George Cukor's The Actress (1953) is a consistently overlooked film. In part this reaction may stem from the fact that the work, in scale and subject matter, suggests a modest project. Additionally, The Actress, which is based on Ruth Gordon's autobiographical play, Years Ago, has been eclipsed by the critical successes of the four Ruth Gordon/Garson Kanin/George Cukor collaborations. The film, in fact, is treated often as the least significant of the various projects that involved Gordon and/or Kanin with Cukor. Yet, The Actress, in addition to embodying Cukor's thematic concerns, admirably illustrates again his ability to respond to a project with original and fresh approach.

The Actress belongs to the small town domestic comedy genre and, given that it is a period film, it is a piece of Americana in the tradition of Minnelli's classic Meet Me in St. Louis Preminger's Centennial Summer and Sirk's Has Anybody Seen My Gal?. As is often the case with such films, the critical response is to perceive the work as frivolous, sentimental and nostalgic, with the filmmakers being seen as treating the past as a time of innocence and comfort for the contemporary viewer. In effect, the film(s) is regarded as politically conservative, reinforcing the dominant ideological values, but (as Andrew Britton argues in his piece on Meet Me in St. Louis (1)) this isn't necessarily the case. In Britton's intelligent and persuasive reading, Minnelli's film provides a critique of the ideological values it purportedly celebrates. Similarly, Cukor's film also functions to undercut the ideological expectations of a generic construct that seems to exist primarily to reaffirm patriarchal/bourgeois/capitalist ideology.

There are, of course, significant differences between Minnelli's film and The Actress, not the least being that Meet Me in St. Louis is a Technicolor musical, privileging spectacle, excess and stylization. Also, it is centred on a teenage heroine, Esther Smith/Judy Garland, who aspires to nothing more ambitious than convincing herself and the boy-next-door that he is her ideal and, consequently, future husband. The Smiths' are fairly affluent, living in a huge, plushly furnished house. In contrast, The Actress, which is photographed in black and white, deals with the low income Jones family, who live in a house which, as Cukor's mise-en-scene stresses, is cramped, characterized by constricting spaces and affords no privacy. The film is also grounded in a realist aesthetic that reinforces the 'ordinary', day-to-day aspects of the characters' lives. Nevertheless, Ruth Jones/Jean Simmons, like Esther Smith, is not a totally unfamiliar figure of the small town-domestic comedy. Ruth, who is seventeen, imaginative but a bit naive, wants to be an actress. But, in addition to having no professional theatrical experience, she must face the disapproval of her commonsensical father, Clinton/Spencer Tracy, a man of little formal education who barely supports his family, holding a low-paying, menial job. The most extravagant aspect of Ruth's life and image is her clothing that her mother sews.
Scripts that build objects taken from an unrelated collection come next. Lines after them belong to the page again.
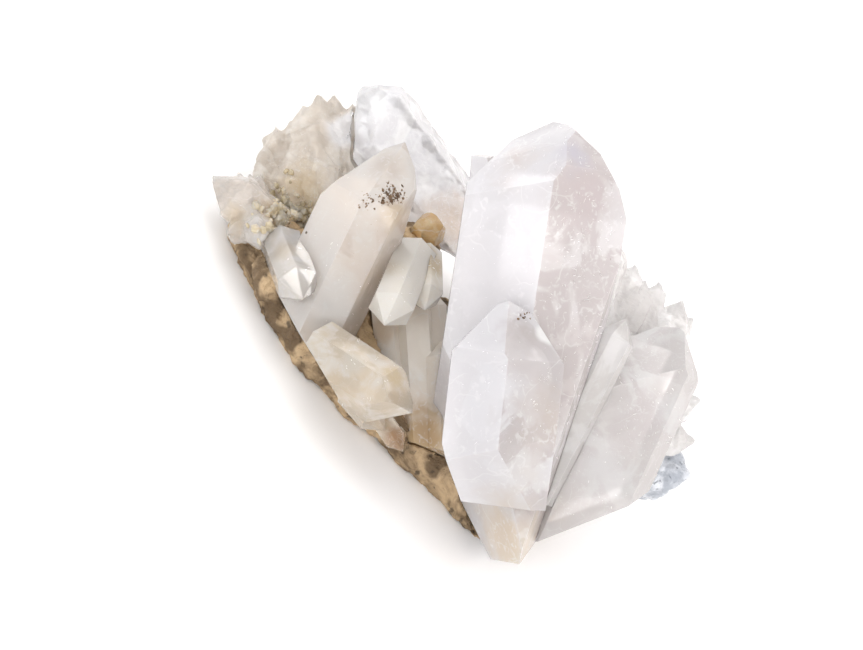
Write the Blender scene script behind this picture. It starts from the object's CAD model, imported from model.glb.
"""The looks of a quartz crystal cluster: its crystals, stained matrix, inclusions, light and camera.

Lengths are in metres and in the frame of the CAD model, unless a name ends in mm. Places on the best
side of the cluster are given in its own layout: x to the right, y up and z toward the viewer, in mm.
"""

import logging
import math
import random
from dataclasses import dataclass, field
from enum import Enum

import bmesh
import bpy
from mathutils import Matrix, Vector


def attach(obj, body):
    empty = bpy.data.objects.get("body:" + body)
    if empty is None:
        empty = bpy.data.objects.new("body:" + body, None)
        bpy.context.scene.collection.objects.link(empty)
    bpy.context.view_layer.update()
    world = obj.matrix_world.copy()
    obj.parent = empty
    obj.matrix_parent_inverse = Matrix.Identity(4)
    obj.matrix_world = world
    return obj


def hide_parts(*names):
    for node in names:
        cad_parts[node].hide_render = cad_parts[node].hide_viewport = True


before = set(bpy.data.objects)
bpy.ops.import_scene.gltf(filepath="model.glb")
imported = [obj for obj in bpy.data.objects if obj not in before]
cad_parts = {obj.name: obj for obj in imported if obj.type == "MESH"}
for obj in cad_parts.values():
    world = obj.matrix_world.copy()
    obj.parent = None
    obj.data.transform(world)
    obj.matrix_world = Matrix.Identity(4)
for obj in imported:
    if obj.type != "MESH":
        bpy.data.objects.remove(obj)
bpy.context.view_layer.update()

Colour = tuple[float, float, float]
Place = tuple[float, float, float]
Pixel = tuple[float, float]
log = logging.getLogger("cluster")

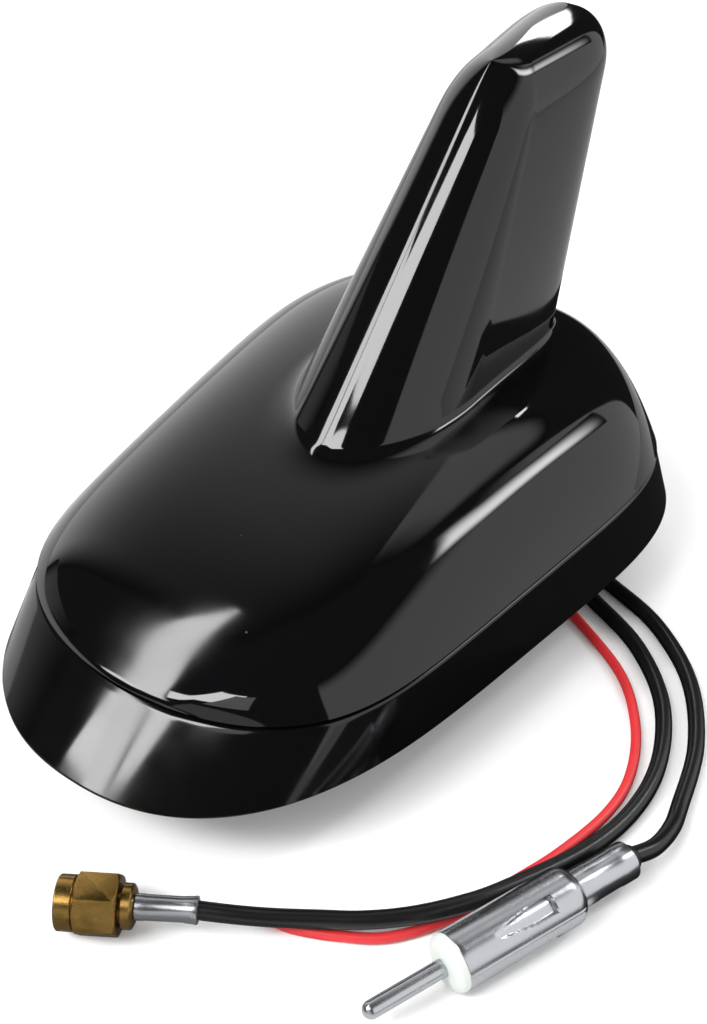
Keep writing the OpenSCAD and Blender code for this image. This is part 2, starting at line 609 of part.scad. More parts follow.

Ruth's clothes are inspired by the costumes she sees in theatre magazines and reflect her wish to be a part of that world of daring and glamour. The Actress, in foregrounding that the Joneses are an impoverished family, makes Ruth's desire to be an actress, which she thinks will make her rich and famous, both understandable and seemingly foolish.

Not only do Meet Me in St. Louis and The Actress take opposite visual approaches, the films differ in their respective handling of familiar conventions of the small town domestic comedy. In particular, I am thinking of the use of the patriarchal figure, the head of the family. In Minnelli's film, Mr. Smith conforms to the demands of the genre: he is associated with the business world and has little actual power within the household, which is controlled by his wife and children. Mr. Smith is impotent whenever he tries to assert himself on family matters, making him a comic figure for the viewer.